Hyenas: a Hap and Leonard Novella
- Subterranean Press trade cover
- Author: Joe R. Lansdale
- Cover artist: Glen Orbik
- Language: English
- Series: Hap and Leonard
- Genre: Crime/suspense
- Publisher: Subterranean Press
- Publication date: 2011
- Publication place: United States
- Media type: Print Limited hardcover, trade hardcover
- Pages: 100
- ISBN: 978-1-59606-355-6
- Preceded by: Devil Red (2011)
- Followed by: Dead Aim (2013)

= Hyenas: a Hap and Leonard Novella =

2011 novella by Joe R. Lansdale

Hyenas: a Hap and Leonard Novella is a novella written by American author Joe R. Lansdale.
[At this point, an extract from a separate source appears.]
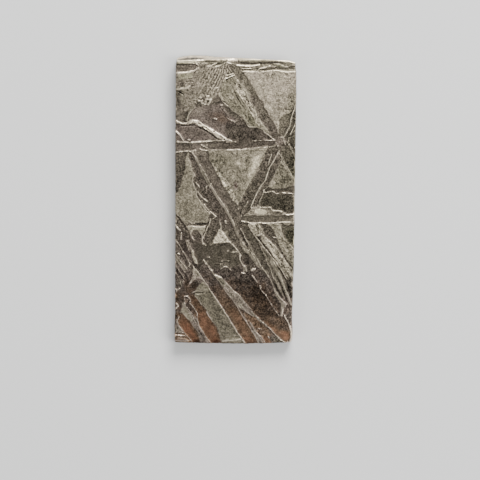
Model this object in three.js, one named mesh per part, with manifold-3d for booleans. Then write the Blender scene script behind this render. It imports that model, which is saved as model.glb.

It is the tenth book in the Hap and Leonard series of works by Mr. Lansdale. It contains the novella Hyenas, and the short story "The Boy Who Became Invisible."

==Plot summary==
In this book Leonard becomes involved in a ballroom brawl that ends up leading both Hap and Leonard to a local gang of bank robbers. Hap's girlfriend Brett ends up getting abducted by the gang so the two protagonists set out to rescue her and stop the robberies.

==Editions==
This novella was published by Subterranean Press as both a signed limited edition (400 copies) and a trade hardcover. Both editions have sold out.